* **Task prompt**:
In the entries that follow, the first line to write out is the one containing "doc.recompute()", and the last is the one containing "bpy.data.objects.remove(obj)". Reproduce that stretch exactly, with nothing before or after it.

* **Records for this exercise**:
>>

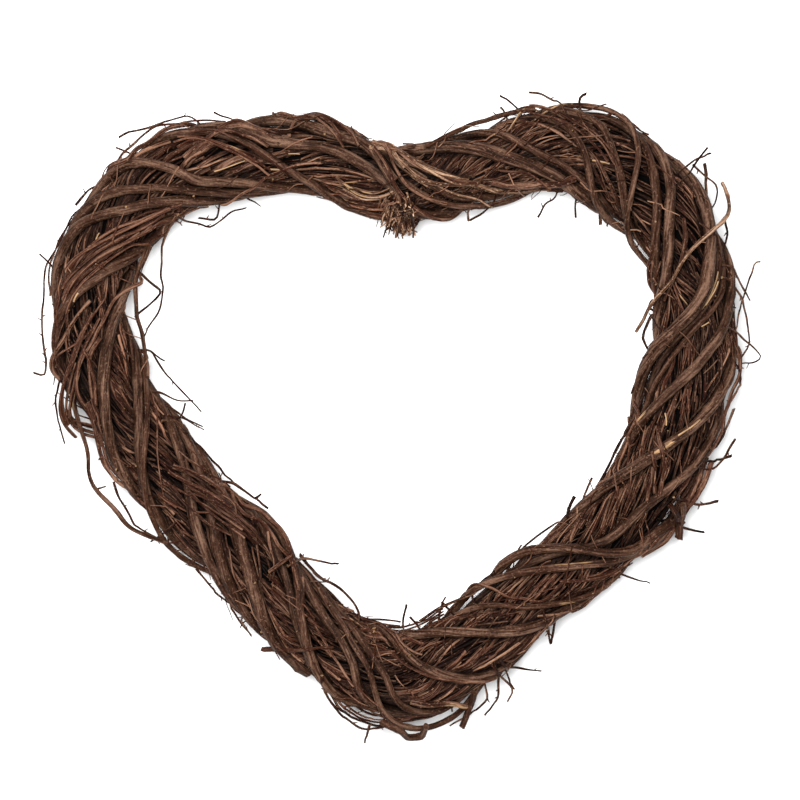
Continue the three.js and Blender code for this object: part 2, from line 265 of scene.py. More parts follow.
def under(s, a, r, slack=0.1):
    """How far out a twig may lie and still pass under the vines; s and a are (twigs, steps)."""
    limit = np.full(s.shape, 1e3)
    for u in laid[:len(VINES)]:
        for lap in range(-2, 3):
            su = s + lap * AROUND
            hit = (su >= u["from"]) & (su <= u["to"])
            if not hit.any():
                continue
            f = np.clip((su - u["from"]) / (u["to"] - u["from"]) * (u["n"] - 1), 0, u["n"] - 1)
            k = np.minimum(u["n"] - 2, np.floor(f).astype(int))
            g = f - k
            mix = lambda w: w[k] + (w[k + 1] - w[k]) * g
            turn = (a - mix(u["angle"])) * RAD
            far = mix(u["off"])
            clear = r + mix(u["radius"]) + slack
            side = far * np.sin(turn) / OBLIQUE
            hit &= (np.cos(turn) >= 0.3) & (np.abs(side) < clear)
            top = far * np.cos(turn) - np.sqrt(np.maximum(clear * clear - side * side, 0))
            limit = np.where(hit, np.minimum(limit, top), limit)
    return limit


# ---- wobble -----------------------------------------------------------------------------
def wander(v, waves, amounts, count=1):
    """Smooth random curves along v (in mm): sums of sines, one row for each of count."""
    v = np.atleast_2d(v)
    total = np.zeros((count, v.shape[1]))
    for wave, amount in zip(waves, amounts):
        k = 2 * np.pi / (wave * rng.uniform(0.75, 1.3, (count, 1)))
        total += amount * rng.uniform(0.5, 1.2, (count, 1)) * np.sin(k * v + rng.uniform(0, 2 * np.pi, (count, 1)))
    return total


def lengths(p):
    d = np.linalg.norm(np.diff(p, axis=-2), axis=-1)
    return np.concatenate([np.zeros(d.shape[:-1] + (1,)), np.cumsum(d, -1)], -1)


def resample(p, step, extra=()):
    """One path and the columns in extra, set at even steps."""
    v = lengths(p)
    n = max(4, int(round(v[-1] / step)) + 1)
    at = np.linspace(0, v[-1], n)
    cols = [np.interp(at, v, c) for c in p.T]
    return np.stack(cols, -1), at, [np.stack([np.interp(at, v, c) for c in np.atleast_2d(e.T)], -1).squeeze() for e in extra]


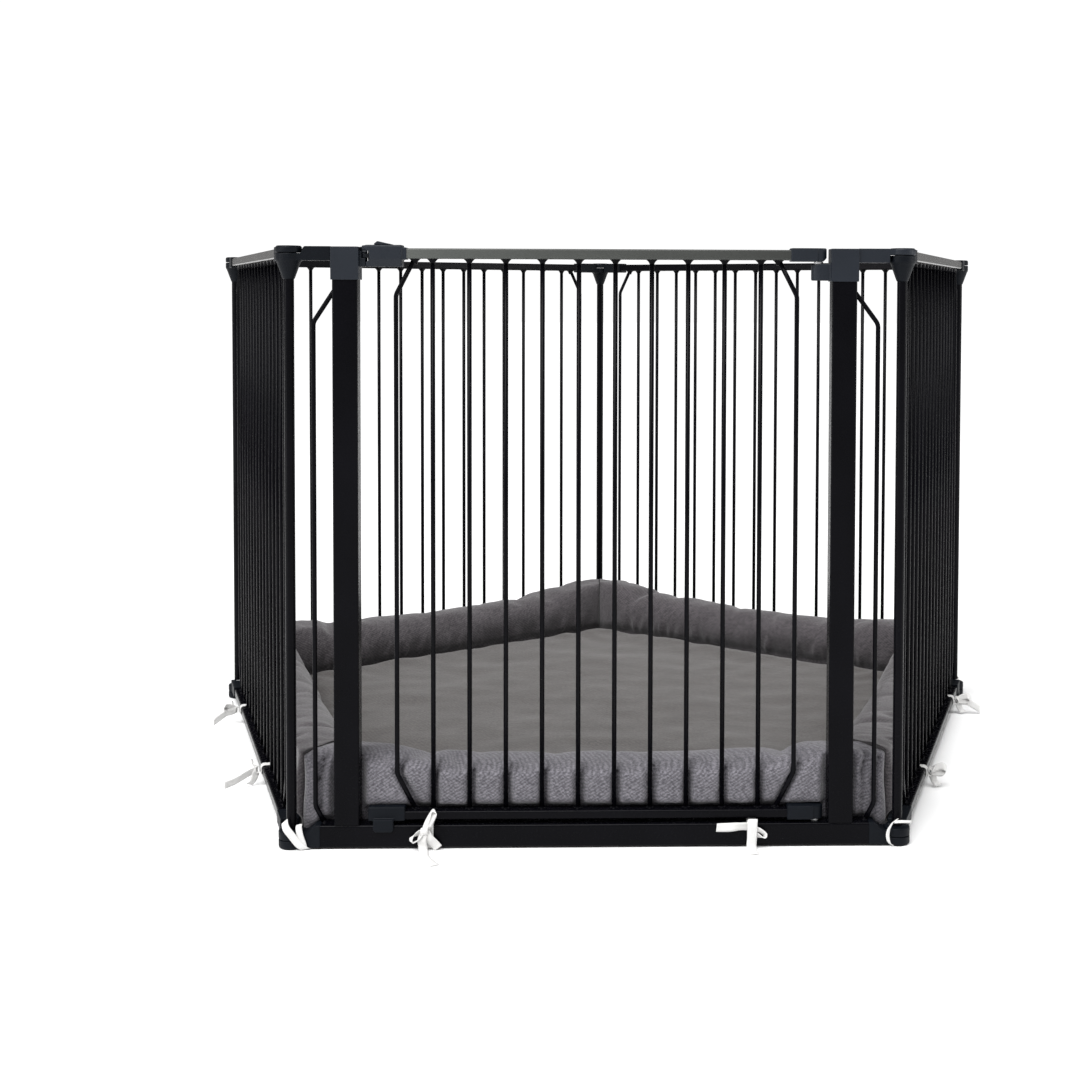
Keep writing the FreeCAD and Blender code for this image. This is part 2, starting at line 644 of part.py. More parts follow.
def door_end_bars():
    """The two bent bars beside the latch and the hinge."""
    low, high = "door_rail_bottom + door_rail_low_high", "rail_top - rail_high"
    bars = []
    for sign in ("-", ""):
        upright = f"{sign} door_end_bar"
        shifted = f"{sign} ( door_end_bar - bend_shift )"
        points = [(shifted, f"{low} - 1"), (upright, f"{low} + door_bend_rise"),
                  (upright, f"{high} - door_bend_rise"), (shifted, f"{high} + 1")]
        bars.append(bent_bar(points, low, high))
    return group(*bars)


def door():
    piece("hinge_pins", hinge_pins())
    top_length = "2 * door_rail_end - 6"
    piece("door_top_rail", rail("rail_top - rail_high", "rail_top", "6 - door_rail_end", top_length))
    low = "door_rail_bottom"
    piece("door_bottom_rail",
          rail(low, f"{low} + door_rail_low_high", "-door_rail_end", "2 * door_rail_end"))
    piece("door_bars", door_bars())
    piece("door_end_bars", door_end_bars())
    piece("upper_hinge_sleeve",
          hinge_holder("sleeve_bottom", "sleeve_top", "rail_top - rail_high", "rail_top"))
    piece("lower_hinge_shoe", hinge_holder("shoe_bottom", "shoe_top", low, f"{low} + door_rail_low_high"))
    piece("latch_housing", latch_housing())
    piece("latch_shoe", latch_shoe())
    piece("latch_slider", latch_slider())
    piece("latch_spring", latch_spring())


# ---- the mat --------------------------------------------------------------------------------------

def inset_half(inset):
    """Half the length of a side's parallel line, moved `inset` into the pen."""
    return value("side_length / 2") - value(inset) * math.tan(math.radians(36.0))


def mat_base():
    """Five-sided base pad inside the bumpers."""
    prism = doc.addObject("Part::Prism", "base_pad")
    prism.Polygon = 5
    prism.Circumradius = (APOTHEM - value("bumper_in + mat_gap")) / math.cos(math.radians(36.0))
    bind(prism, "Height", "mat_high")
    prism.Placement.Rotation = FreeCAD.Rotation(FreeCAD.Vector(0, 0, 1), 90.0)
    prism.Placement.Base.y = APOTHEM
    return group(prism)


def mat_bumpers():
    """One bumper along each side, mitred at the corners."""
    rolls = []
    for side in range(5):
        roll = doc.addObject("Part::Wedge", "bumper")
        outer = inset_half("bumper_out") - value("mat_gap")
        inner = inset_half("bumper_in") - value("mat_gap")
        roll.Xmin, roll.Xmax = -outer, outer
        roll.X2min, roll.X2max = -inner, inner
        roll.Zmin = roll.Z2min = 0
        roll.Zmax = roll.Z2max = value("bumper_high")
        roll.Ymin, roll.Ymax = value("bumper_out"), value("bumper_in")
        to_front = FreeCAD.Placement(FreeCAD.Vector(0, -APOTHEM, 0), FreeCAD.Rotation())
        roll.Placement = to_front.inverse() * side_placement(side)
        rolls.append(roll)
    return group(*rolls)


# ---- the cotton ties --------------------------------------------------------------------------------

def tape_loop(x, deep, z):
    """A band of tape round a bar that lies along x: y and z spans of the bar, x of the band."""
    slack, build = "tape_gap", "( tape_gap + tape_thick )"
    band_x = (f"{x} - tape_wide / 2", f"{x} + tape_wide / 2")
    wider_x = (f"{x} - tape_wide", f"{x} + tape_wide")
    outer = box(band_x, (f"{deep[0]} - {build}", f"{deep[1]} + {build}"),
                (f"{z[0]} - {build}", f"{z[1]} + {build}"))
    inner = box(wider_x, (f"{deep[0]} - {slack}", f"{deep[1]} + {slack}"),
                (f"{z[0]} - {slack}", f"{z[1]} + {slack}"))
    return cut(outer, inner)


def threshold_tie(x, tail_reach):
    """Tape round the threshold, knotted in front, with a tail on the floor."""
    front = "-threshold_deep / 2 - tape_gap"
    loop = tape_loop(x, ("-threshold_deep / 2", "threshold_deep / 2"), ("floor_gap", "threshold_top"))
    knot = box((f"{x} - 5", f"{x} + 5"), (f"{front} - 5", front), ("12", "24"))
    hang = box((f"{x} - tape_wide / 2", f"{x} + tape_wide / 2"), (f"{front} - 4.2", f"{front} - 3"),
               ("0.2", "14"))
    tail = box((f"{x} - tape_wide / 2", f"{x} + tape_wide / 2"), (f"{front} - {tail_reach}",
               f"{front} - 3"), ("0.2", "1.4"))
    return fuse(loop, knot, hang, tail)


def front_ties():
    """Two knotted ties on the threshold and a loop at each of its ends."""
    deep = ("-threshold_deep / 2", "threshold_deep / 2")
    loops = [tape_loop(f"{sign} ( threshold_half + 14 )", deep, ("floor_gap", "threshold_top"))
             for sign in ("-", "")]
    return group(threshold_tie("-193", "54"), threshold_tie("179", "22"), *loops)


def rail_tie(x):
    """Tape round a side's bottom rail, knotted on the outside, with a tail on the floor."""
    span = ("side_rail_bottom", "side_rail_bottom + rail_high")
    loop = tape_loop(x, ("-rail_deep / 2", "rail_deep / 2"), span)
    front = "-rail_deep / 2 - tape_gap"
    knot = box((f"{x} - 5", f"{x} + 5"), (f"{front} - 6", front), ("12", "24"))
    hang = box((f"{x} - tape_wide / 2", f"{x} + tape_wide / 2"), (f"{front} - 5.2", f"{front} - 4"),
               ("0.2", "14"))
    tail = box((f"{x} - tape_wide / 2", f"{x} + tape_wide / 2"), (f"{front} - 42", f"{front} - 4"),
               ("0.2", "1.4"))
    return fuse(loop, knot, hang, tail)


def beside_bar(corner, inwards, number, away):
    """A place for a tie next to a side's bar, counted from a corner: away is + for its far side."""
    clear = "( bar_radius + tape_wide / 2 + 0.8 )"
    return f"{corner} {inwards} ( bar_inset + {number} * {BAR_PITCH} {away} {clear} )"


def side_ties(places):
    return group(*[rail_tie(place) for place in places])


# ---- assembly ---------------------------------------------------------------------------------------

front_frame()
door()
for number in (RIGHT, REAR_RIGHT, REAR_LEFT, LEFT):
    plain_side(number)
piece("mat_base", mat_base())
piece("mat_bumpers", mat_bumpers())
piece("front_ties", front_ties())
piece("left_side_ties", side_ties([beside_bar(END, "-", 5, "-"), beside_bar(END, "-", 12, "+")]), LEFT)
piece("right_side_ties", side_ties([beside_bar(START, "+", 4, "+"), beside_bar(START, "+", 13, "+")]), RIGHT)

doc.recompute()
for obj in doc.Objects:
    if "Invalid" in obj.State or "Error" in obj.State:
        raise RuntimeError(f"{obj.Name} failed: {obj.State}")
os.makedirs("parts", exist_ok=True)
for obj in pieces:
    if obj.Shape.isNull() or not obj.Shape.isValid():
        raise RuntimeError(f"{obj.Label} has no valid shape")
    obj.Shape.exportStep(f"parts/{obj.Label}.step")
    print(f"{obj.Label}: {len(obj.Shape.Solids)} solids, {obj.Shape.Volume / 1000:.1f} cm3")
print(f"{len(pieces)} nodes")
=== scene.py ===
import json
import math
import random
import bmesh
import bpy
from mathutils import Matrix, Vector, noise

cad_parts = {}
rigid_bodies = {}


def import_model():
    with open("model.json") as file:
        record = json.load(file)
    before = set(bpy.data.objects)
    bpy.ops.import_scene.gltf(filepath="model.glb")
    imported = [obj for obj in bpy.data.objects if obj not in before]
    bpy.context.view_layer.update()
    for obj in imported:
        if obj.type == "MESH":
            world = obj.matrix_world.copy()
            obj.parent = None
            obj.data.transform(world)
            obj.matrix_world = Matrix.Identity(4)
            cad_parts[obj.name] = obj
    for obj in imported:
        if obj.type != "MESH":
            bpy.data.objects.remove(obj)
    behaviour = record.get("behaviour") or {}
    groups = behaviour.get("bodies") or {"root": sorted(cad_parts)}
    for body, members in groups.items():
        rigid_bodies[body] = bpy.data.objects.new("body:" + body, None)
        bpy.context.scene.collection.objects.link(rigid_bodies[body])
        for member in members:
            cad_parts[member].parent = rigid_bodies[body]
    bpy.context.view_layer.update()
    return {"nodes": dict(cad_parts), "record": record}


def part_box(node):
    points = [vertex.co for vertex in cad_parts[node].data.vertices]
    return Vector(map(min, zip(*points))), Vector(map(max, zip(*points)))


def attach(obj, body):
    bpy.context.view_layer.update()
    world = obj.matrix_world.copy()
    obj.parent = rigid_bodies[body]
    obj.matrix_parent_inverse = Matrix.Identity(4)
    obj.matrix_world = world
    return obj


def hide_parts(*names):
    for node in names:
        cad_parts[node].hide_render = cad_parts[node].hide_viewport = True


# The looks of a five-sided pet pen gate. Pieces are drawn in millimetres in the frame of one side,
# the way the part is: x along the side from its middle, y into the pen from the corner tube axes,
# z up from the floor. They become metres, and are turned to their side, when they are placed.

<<

* **Reply to the task**:
doc.recompute()
for obj in doc.Objects:
    if "Invalid" in obj.State or "Error" in obj.State:
        raise RuntimeError(f"{obj.Name} failed: {obj.State}")
os.makedirs("parts", exist_ok=True)
for obj in pieces:
    if obj.Shape.isNull() or not obj.Shape.isValid():
        raise RuntimeError(f"{obj.Label} has no valid shape")
    obj.Shape.exportStep(f"parts/{obj.Label}.step")
    print(f"{obj.Label}: {len(obj.Shape.Solids)} solids, {obj.Shape.Volume / 1000:.1f} cm3")
print(f"{len(pieces)} nodes")
=== scene.py ===
import json
import math
import random
import bmesh
import bpy
from mathutils import Matrix, Vector, noise

cad_parts = {}
rigid_bodies = {}


def import_model():
    with open("model.json") as file:
        record = json.load(file)
    before = set(bpy.data.objects)
    bpy.ops.import_scene.gltf(filepath="model.glb")
    imported = [obj for obj in bpy.data.objects if obj not in before]
    bpy.context.view_layer.update()
    for obj in imported:
        if obj.type == "MESH":
            world = obj.matrix_world.copy()
            obj.parent = None
            obj.data.transform(world)
            obj.matrix_world = Matrix.Identity(4)
            cad_parts[obj.name] = obj
    for obj in imported:
        if obj.type != "MESH":
            bpy.data.objects.remove(obj)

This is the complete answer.